Your answer at this point must include the following:  “NO. They are very different, that would be considered a copyright violation, and if you want to save the money and buy the older version, then the conductor will have to use the same score and that is not what he/she wants to do. ”

For the record, I don’t know of a conductor who would ever agree to do the original version of this particular work.  The critical edition incorporates Mahler’s own changes made fairly soon after the original edition was first published.  These were his wishes. It is one situation in which the money needs to be spent if an orchestra is going to enter the arena of performing such a major work and represent the composer’s artistic intent accurately.  Kind of the cost of doing business.  My vote (and most conductors’ votes) would be that if you aren’t going to do the correct version, don’t do the piece.  Of course, librarians don’t get a vote, so I digress.

To complicate matters there are now three critical edition scores done by different editors and published by Peters: the 1964 edited by Ratz, 1988 by Füssl, and 2002 by Kubik.  So you have to find out which of the critical edition scores the conductor is using on top of it.  (If you aren’t sure, fax or scan score pages or send full scores around to compare, but always know exactly what the conductor is using.  ALWAYS.) There are enough editorial differences that the conductor will be expecting to hear what is in front of him/her and some of the changes are definitely noticeable.  Many conductors want to perform the latest edition of any work, but some do not. People can get very heated about what they believe to be the correct editorial decisions and why — I know, as geeky as it sounds, it’s true. (One of our MOLA conferences in recent years brought in leading editors for a panel discussion and you would have thought we were trying to solve global warming.)

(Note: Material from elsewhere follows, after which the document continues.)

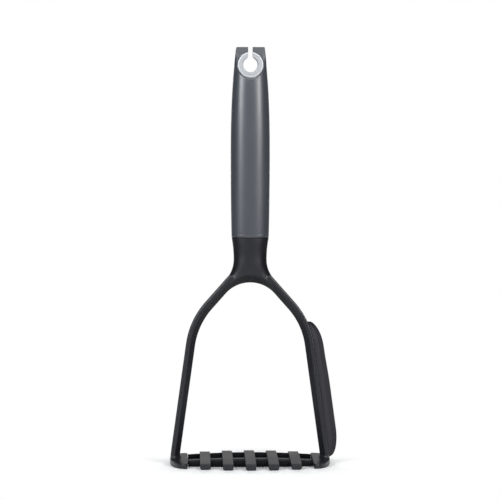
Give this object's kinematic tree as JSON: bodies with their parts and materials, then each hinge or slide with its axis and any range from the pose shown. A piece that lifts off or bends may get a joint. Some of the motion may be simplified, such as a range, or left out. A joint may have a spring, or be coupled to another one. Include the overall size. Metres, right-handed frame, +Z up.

Finally (well, in this kind of situation, one should never use the word “finally”), no matter what you do, the sets of parts will have errors that need to be corrected.  I’ll talk more about MOLA errata lists later on, but suffice it to say, get the list that goes with the edition you are doing and make the corrections.  That is not a copyright violation, it is just correcting errors the publisher missed.  Yep, it takes a bunch of time, and is a pain, but don’t be tempted to not do it.  That decision will come back to bite you later on. (Some librarians love to do this kind of work, and for me it depends on the piece.  If I have enough time, I think it’s kind of fun, and it’s certainly a musical learning experience.  I suppose this admission firmly establishes my nerd bona fides once and for all, as if they weren’t already clear.)

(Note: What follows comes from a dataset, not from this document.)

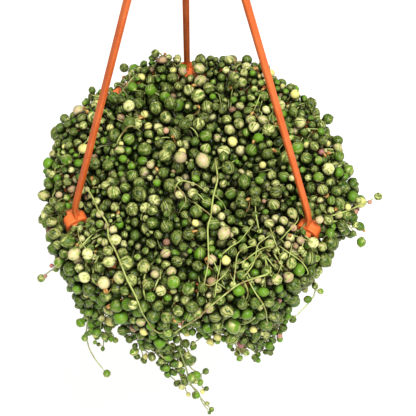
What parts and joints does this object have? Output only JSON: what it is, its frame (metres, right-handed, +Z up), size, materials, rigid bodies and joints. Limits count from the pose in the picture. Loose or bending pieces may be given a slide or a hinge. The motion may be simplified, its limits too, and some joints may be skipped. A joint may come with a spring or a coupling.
{
  "type": "hanging potted string of pearls",
  "caption": "Hanging plastic pot with a clip-on hanger and hook, filled with soil and a trailing succulent whose round leaves cover the top and hang down over the rim.",
  "frame": {"origin": "the seat inside the top of the hook's bend, where the hook bears on whatever holds it", "axes": "+Z up, along the pot's own axis; -Y the front, the side that the picture shows nearest; +X to the right seen from the front; the hook lies in the XZ plane"},
  "size_m": [0.1791, 0.1796, 0.4313],
  "materials": {
    "pot_plastic": "satin",
    "hanger_plastic": "satin",
    "potting_soil": "matte",
    "foliage": "satin"
  },
  "bodies": {
    "root": {"pot": "pot_plastic", "soil": "potting_soil", "hanger": "hanger_plastic", "trailing_bunch_01": "foliage", "trailing_bunch_02": "foliage", "trailing_bunch_03": "foliage", "trailing_bunch_04": "foliage", "trailing_bunch_05": "foliage", "trailing_bunch_06": "foliage", "trailing_bunch_07": "foliage", "trailing_bunch_08": "foliage", "trailing_bunch_09": "foliage", "trailing_bunch_10": "foliage", "trailing_bunch_11": "foliage", "trailing_bunch_12": "foliage", "trailing_bunch_13": "foliage", "trailing_bunch_14": "foliage", "trailing_bunch_15": "foliage", "trailing_bunch_16": "foliage", "trailing_bunch_17": "foliage", "trailing_bunch_18": "foliage", "trailing_bunch_19": "foliage", "trailing_bunch_20": "foliage", "trailing_bunch_21": "foliage", "trailing_bunch_22": "foliage", "trailing_bunch_23": "foliage", "trailing_bunch_24": "foliage", "shoulder_bunch_01": "foliage", "shoulder_bunch_02": "foliage", "shoulder_bunch_03": "foliage", "shoulder_bunch_04": "foliage", "shoulder_bunch_05": "foliage", "shoulder_bunch_06": "foliage", "shoulder_bunch_07": "foliage", "shoulder_bunch_08": "foliage", "shoulder_bunch_09": "foliage", "shoulder_bunch_10": "foliage", "shoulder_bunch_11": "foliage", "shoulder_bunch_12": "foliage", "shoulder_bunch_13": "foliage", "shoulder_bunch_14": "foliage", "crown_bunch_01": "foliage", "crown_bunch_02": "foliage", "crown_bunch_03": "foliage", "crown_bunch_04": "foliage", "crown_bunch_05": "foliage", "crown_bunch_06": "foliage", "crown_bunch_07": "foliage"}
  },
  "joints": []
}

Just for some comfort and relief, not all Mahler symphonies are this complicated.  It’s pretty well-known in the library world which ones you can buy and which ones you really have to rent — some of the so-called “critical editions” of a few of them are not that much different than the original versions, and just get into the area of of different editions rather than different versions.  If the original version was the last one published in Mahler’s lifetime, then you can feel safe buying and correcting it.  Of course, then we are back to those editorial decisions and discussions, but that subject can barely be covered in a thesis, much less a blog entry.

So, on a summer Sunday, I just wanted to give you an idea of what went into preparing Mahler Symphony No. 5 for our performances this past season, including out here in Vail (I haven’t gone home yet, lucky girl that I am!).  And that is quite enough scholarly thinking for today.  It is making my vacation brain hurt.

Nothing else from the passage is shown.